* WRITTEN INSTRUCTION
Write out all of the data without omission, exactly as shown.

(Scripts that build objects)

==============================

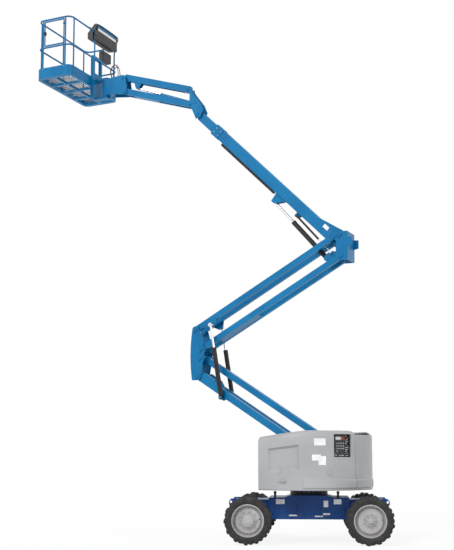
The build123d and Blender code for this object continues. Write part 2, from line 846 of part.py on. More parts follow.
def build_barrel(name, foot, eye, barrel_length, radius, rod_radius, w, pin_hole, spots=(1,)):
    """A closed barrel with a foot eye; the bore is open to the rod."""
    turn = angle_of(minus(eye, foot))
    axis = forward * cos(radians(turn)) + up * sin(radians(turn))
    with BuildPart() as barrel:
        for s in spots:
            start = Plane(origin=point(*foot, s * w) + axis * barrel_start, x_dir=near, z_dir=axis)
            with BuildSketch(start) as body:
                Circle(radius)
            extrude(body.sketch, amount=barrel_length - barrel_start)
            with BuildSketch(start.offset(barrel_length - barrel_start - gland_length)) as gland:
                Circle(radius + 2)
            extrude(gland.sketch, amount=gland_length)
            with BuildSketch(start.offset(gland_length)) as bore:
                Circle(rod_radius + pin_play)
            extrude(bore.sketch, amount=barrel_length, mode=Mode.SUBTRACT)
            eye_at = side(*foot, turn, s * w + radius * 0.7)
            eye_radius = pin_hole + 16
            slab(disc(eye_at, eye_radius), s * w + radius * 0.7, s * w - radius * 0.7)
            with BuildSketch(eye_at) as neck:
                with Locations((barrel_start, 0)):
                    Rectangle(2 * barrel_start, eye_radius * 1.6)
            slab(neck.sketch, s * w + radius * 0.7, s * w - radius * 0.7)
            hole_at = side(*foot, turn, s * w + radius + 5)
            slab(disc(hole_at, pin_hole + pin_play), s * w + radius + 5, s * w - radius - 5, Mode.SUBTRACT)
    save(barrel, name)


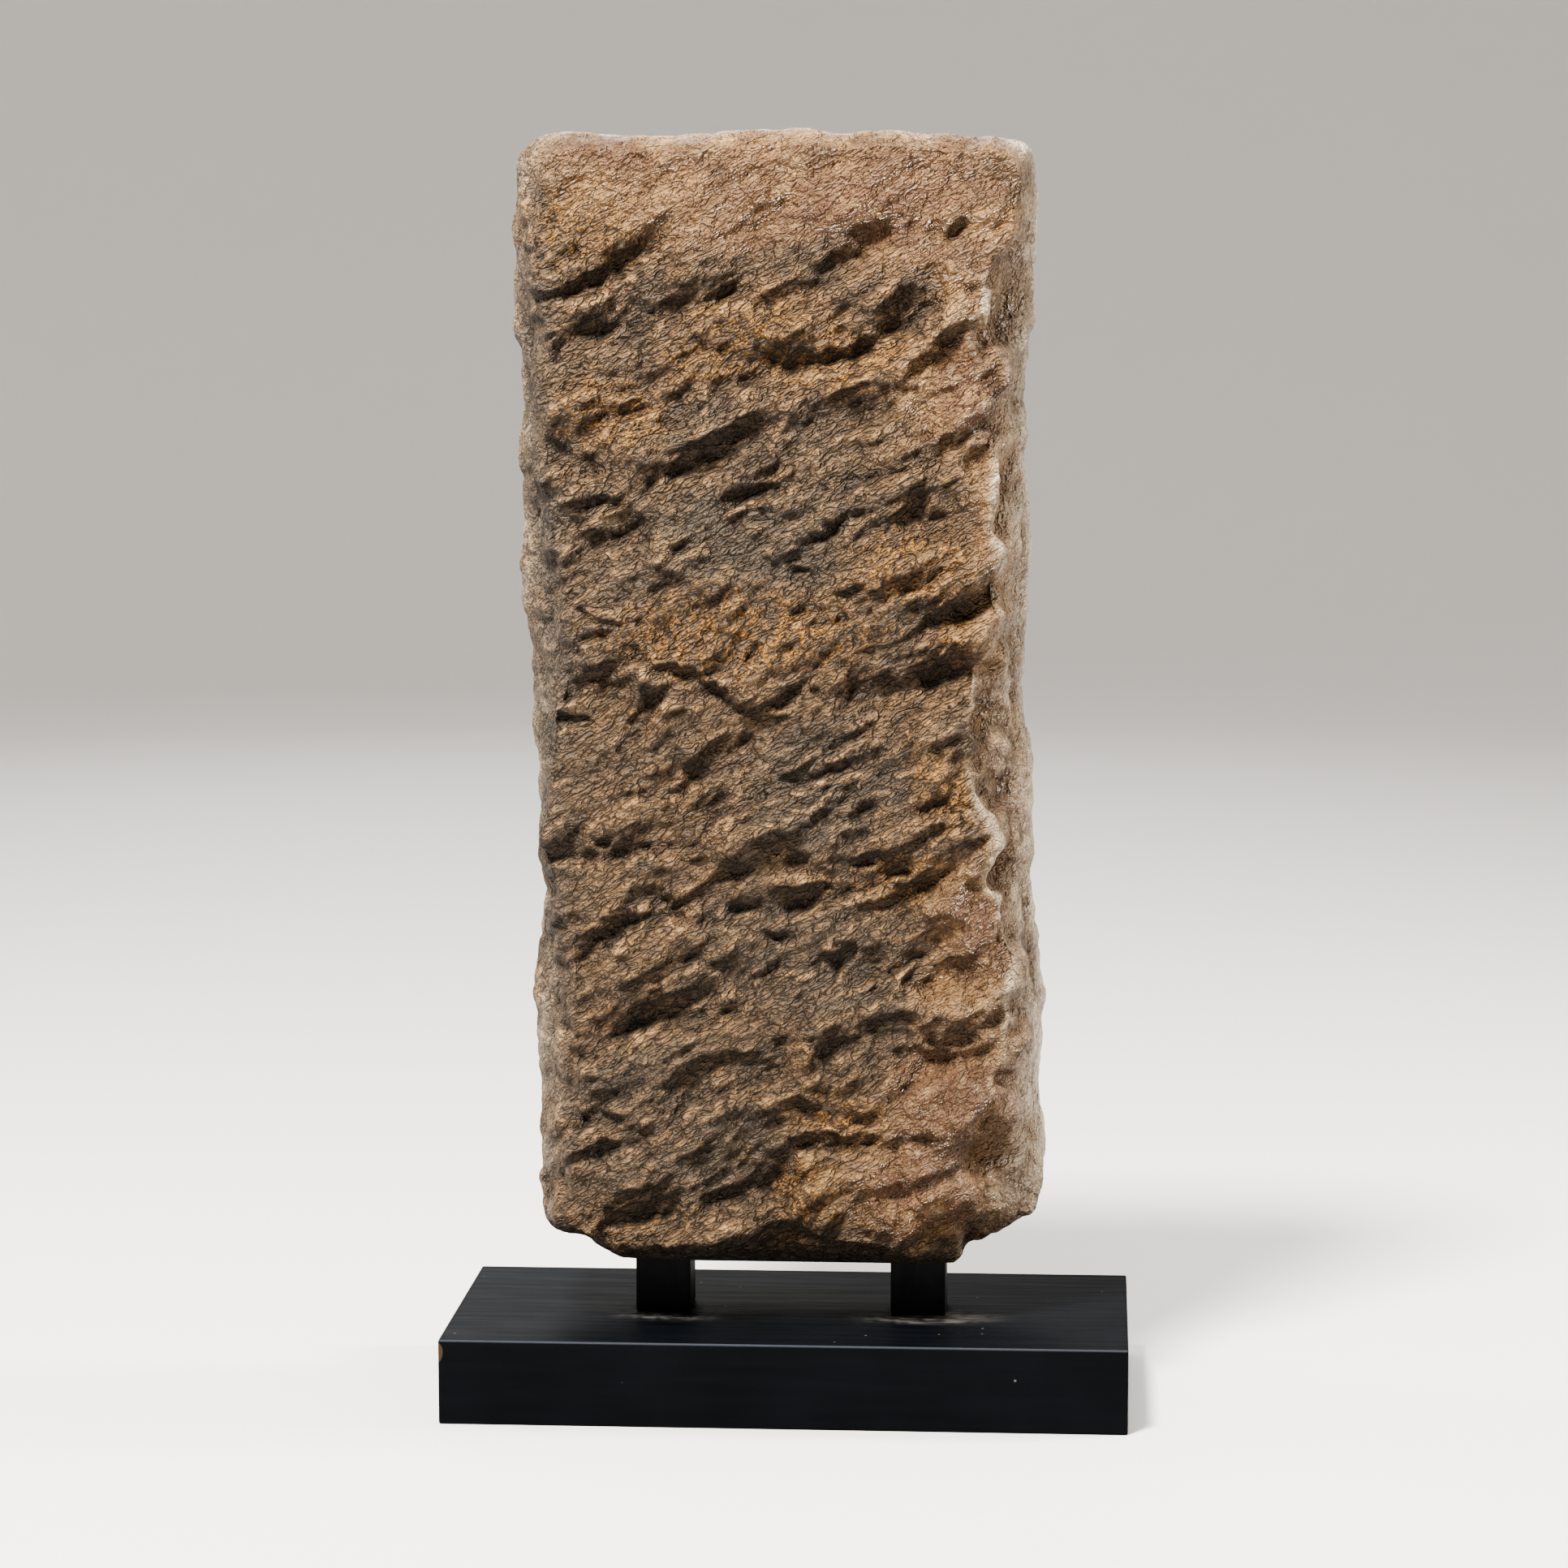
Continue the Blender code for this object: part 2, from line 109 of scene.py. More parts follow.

==============================

* COMPLETE ANSWER
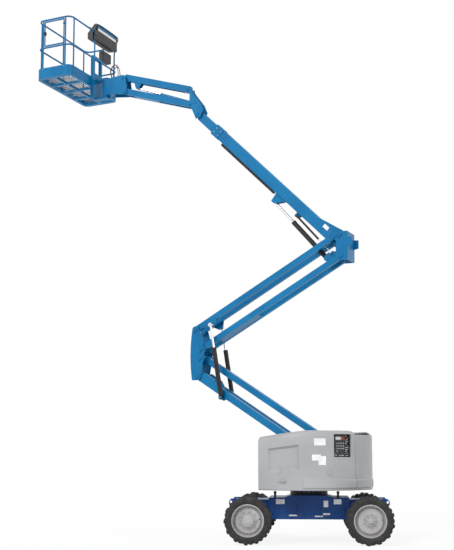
The build123d and Blender code for this object continues. Write part 2, from line 846 of part.py on. More parts follow.
def build_barrel(name, foot, eye, barrel_length, radius, rod_radius, w, pin_hole, spots=(1,)):
    """A closed barrel with a foot eye; the bore is open to the rod."""
    turn = angle_of(minus(eye, foot))
    axis = forward * cos(radians(turn)) + up * sin(radians(turn))
    with BuildPart() as barrel:
        for s in spots:
            start = Plane(origin=point(*foot, s * w) + axis * barrel_start, x_dir=near, z_dir=axis)
            with BuildSketch(start) as body:
                Circle(radius)
            extrude(body.sketch, amount=barrel_length - barrel_start)
            with BuildSketch(start.offset(barrel_length - barrel_start - gland_length)) as gland:
                Circle(radius + 2)
            extrude(gland.sketch, amount=gland_length)
            with BuildSketch(start.offset(gland_length)) as bore:
                Circle(rod_radius + pin_play)
            extrude(bore.sketch, amount=barrel_length, mode=Mode.SUBTRACT)
            eye_at = side(*foot, turn, s * w + radius * 0.7)
            eye_radius = pin_hole + 16
            slab(disc(eye_at, eye_radius), s * w + radius * 0.7, s * w - radius * 0.7)
            with BuildSketch(eye_at) as neck:
                with Locations((barrel_start, 0)):
                    Rectangle(2 * barrel_start, eye_radius * 1.6)
            slab(neck.sketch, s * w + radius * 0.7, s * w - radius * 0.7)
            hole_at = side(*foot, turn, s * w + radius + 5)
            slab(disc(hole_at, pin_hole + pin_play), s * w + radius + 5, s * w - radius - 5, Mode.SUBTRACT)
    save(barrel, name)


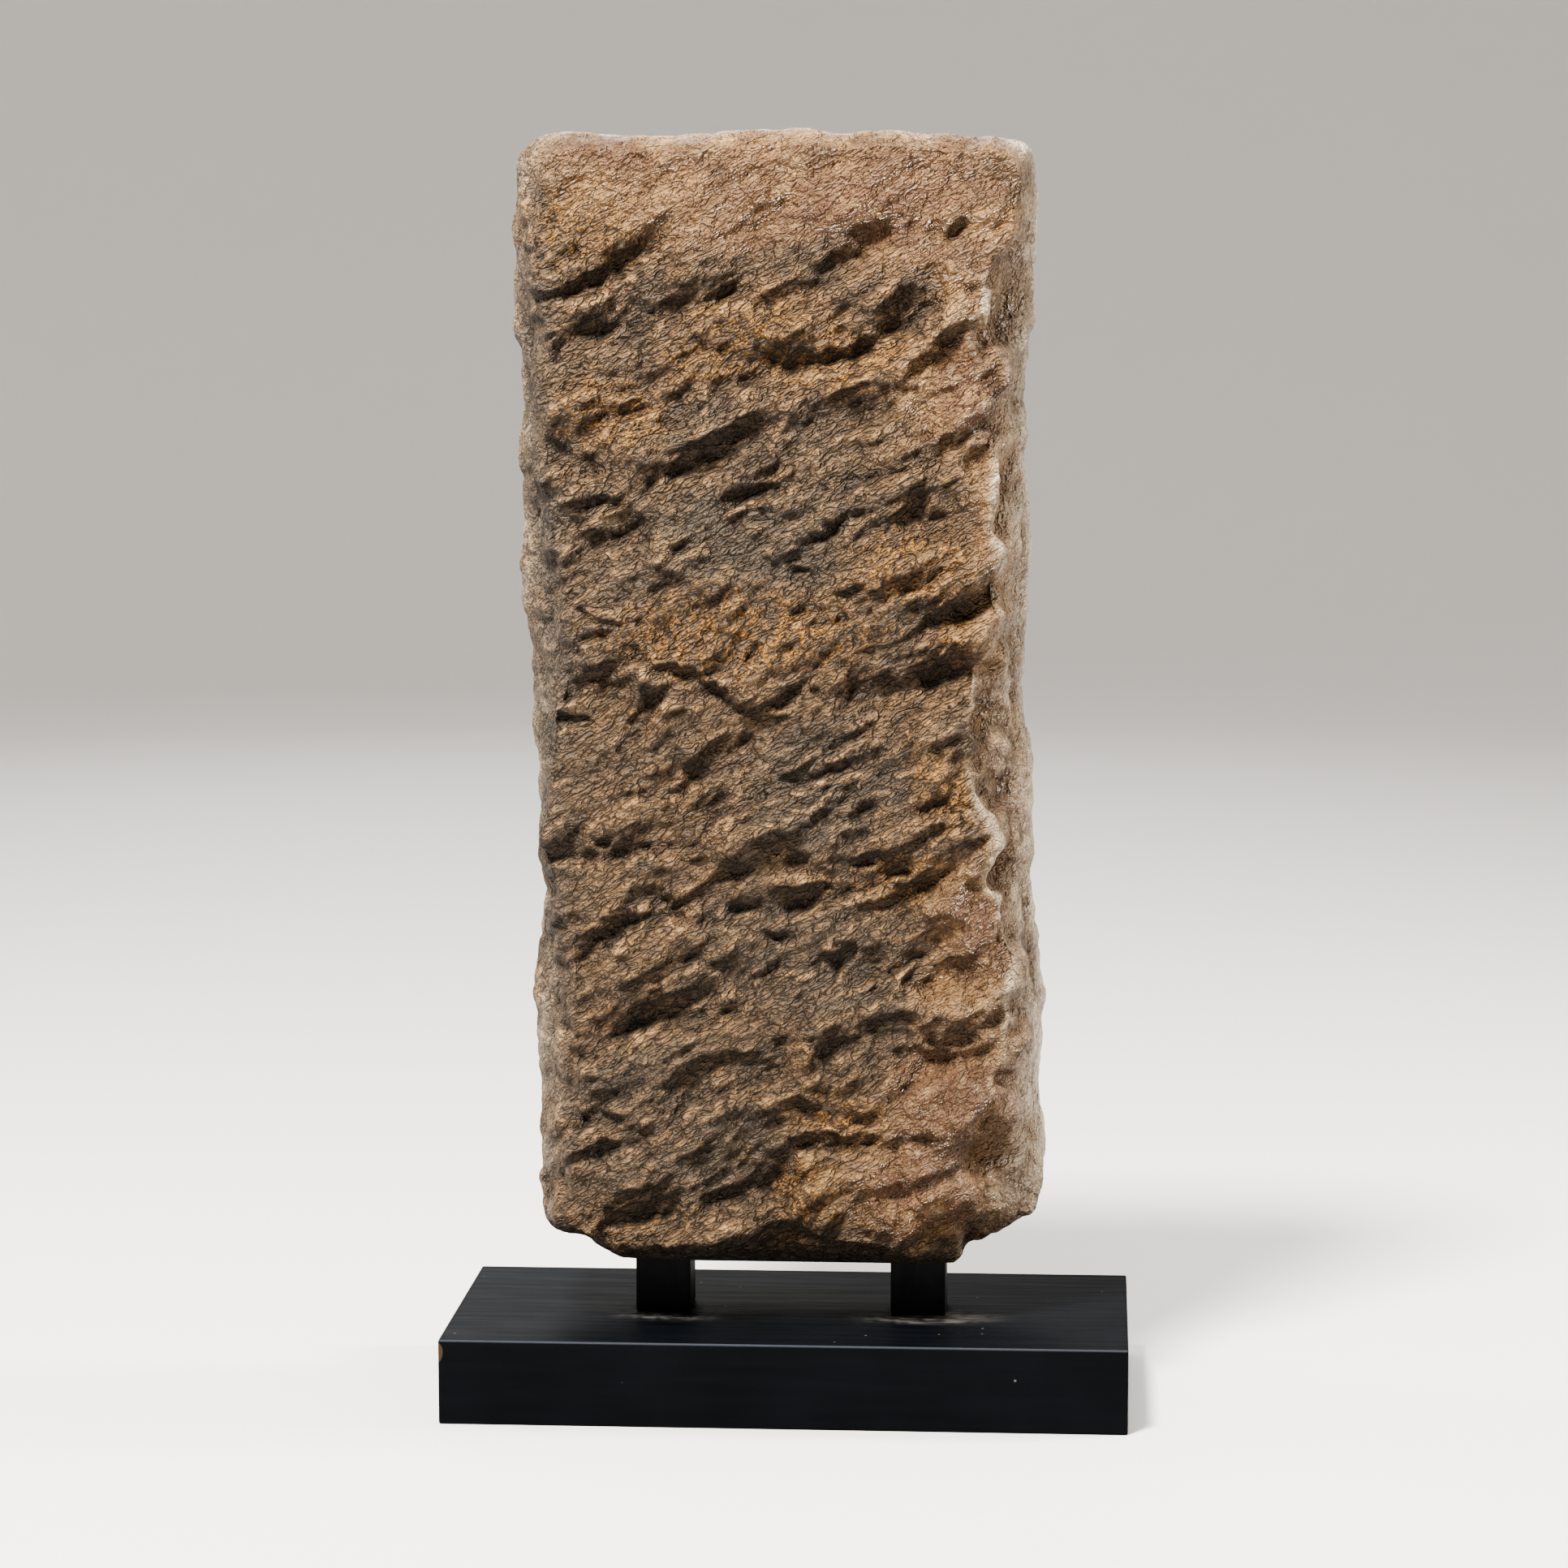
Continue the Blender code for this object: part 2, from line 109 of scene.py. More parts follow.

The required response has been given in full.